Basically, because the force-pressure-area relationship is only one simple example of the broader class of ways in which force can be transmitted through a bulk medium. If said bulk medium is isotropic, like a fluid, then the relationship boils down to the pressure, but if your bulk medium is a bit more complicated then you start getting more interesting things, like


*

*unequal pressures along different directions, so that e.g. a surface pointing along the $x$ axis will experience less pressure than a surface that points along the $y$ axis, or

*shear stresses, where a surface that points along the $x$ axis can experience a force that doesn't point in the direction of the surface normal.

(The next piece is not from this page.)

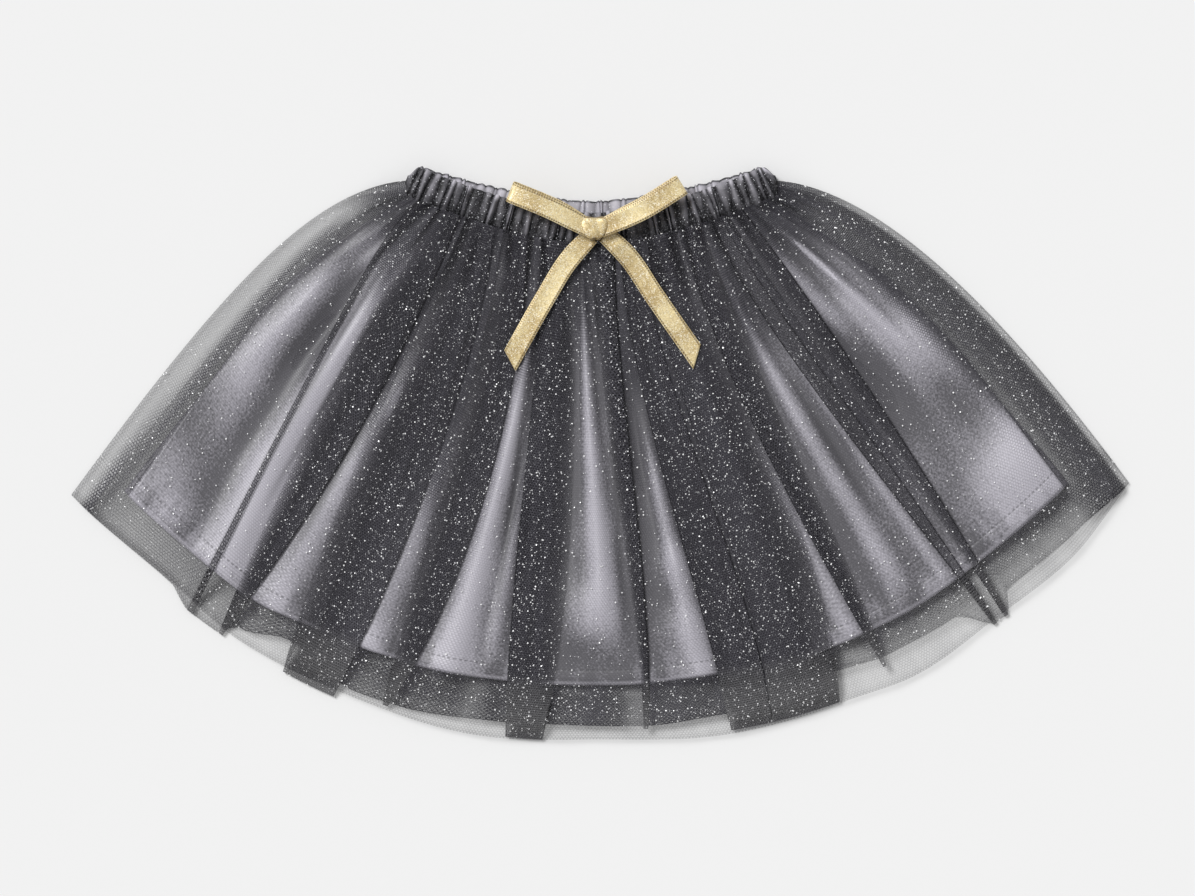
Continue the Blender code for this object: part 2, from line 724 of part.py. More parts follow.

Generally, however, as in the isotropic-fluid case, the force will still depend linearly on the area vector of the surface, and both of the behaviours above can be synthesized into one single matrix-vector product of the form
$$
\begin{pmatrix}F_x\\ F_y \\ F_z \end{pmatrix}
=
\begin{pmatrix}p_x & s_{xy} & s_{xz} \\  s_{yx} & p_y & s_{yz} \\ s_{zx}  & s_{zy} & p_z\end{pmatrix}
\begin{pmatrix}A_x\\ A_y \\ A_z \end{pmatrix},
$$
where the matrix is the stress tensor of the medium: its diagonal elements are 'pressures' and its off-diagonal elements denote shear stresses.
For the simple case of a fluid, the shear stresses must vanish, and the isotropy of the fluid demands that all the diagonal elements be equal, which boil down to make the stress tensor a multiple of the identity matrix. However, that simplicity can often blind you to the larger structures at play, and it is only once you find the appropriate generalization that all the mathematical structures fall into place.
A: Pressure is defined by
$$
P = |F| / A
$$
where $|F|$ is the magnitude of the normal force, thus $P$ is a scalar.